Evaluation of the adequacy of the design of a machine relative to safety when cleaning and operating. The evaluation included site and product examination coupled with an analysis of human perceptions and expectations.

C. Vehicle Accidents / Occupant Kinematics

Three separate incidents to determine which of two occupants involved in fatal auto accidents was driving. Vehicle and site inspection data plus evaluation of injuries were incorporated in the analysis to determine who was driving.

Comparative analysis of the effect of a seat belt on injury prevention and restraint versus the actual outcome of ejection and resulting injuries. Vehicle dynamics were examined and their effect on occupant dynamics evaluated and compared to recorded injuries.

Evaluation of numerous cases involving low to medium speed rear-end impacts. Cases are typically evaluated using risk factors and occupant kinematics to identify injury mechanisms.
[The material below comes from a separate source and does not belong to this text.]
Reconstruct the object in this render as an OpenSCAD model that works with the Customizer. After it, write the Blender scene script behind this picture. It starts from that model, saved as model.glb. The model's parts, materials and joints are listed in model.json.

Consistency between actions and injuries play an important role.

Investigation of possible causes for an auto accident involving perceptions and expectations regarding the function of both the gas and brake pedals. In addition, a human factors/biomechanical analysis was conducted on the system design to determine its adequacy.

D. Slips, Trips and Falls

Evaluation of numerous slip, trip and fall accidents to determine the contributions of the individuals versus the environment. These cases typically involve a detailed evaluation of the site in relationship to the perceptions, expectations and assumptions of the individual.

Evaluation of numerous falls while descending stairways. Primary issues include small deviations in riser heights and tread slope, adequacy of handrails, and effects of various anatomical problems.

Investigation of a fall from a kitchen foot stool being used on a linoleum surface. A scientific evaluation of the stool-surface system was completed to determine whether "typical" movements by a user would be sufficient to cause the stool to slide resulting in a fall.